Your instructions - Work through the records below and tally every line containing "More". Reply with the total alone.

Excerpted records -
>> start
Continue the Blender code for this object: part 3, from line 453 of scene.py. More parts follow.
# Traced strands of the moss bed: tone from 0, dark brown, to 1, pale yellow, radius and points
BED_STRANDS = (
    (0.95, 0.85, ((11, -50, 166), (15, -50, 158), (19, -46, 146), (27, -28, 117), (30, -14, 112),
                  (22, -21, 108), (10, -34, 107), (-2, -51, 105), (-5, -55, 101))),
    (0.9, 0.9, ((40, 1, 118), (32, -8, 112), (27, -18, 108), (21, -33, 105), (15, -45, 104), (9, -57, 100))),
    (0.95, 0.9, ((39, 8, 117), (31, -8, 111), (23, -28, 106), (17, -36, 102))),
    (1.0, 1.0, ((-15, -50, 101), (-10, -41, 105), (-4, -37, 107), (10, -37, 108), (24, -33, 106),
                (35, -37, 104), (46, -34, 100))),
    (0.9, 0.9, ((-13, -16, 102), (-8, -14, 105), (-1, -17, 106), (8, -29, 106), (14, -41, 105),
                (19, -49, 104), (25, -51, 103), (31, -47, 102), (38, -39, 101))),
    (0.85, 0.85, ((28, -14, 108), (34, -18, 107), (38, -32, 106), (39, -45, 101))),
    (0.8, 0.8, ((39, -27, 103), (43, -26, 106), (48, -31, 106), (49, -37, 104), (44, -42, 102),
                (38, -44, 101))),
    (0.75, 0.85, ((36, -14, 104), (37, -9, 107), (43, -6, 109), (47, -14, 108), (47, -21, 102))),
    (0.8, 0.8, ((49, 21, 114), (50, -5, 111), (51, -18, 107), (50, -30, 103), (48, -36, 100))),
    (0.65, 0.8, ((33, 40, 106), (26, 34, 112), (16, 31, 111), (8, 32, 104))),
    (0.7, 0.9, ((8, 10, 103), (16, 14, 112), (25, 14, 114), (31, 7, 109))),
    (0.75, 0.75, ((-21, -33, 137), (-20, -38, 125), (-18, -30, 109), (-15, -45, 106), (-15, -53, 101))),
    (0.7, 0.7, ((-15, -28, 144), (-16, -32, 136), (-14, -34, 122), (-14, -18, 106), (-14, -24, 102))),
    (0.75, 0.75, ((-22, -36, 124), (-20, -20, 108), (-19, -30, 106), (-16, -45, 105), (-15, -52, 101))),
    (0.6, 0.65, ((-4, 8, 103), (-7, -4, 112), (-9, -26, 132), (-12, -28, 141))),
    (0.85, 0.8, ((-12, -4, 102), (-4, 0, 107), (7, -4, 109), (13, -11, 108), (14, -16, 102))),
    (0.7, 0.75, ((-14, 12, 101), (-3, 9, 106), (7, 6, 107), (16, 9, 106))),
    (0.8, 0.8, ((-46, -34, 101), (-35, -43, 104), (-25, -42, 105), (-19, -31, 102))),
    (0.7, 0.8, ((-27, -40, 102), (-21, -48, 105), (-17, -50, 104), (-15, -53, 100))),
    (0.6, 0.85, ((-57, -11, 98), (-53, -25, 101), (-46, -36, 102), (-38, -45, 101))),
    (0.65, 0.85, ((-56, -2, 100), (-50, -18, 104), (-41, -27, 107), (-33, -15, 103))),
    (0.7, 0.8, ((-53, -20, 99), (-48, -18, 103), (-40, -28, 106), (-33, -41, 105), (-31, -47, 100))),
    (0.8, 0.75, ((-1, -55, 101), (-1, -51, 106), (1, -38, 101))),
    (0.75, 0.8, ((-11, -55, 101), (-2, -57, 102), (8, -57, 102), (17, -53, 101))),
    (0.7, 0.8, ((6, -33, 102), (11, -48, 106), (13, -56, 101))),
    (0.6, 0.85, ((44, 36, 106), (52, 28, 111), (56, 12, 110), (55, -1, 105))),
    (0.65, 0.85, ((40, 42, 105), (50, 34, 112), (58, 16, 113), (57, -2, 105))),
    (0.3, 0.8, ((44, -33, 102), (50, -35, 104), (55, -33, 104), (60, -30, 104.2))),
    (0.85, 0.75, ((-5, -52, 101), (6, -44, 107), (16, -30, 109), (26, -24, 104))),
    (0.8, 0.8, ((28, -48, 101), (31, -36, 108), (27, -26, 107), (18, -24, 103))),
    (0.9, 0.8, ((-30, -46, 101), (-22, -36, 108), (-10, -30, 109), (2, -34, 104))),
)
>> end
>> start
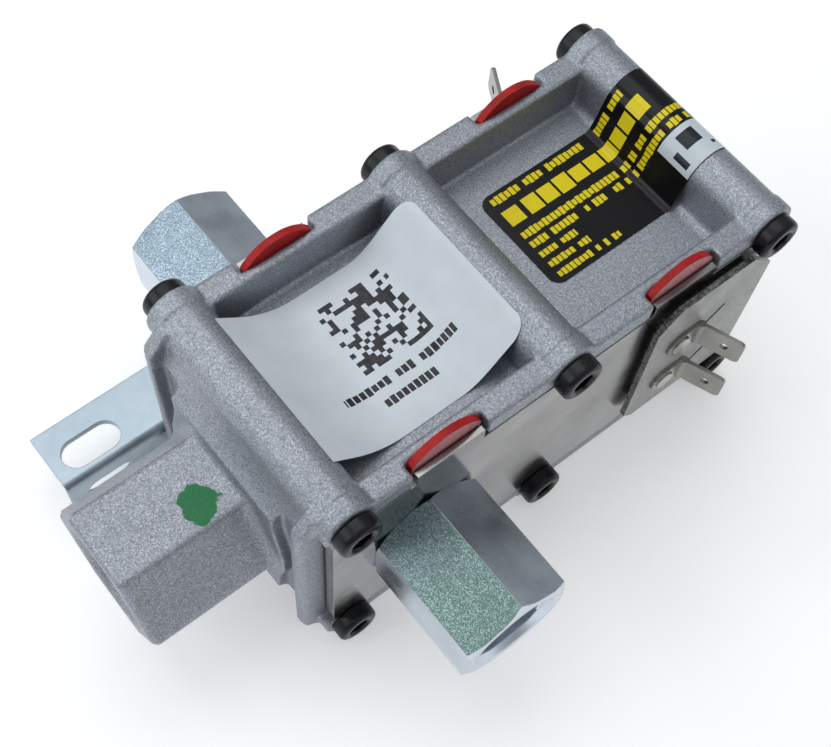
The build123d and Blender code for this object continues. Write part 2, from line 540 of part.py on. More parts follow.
>> end
Response to this task - 2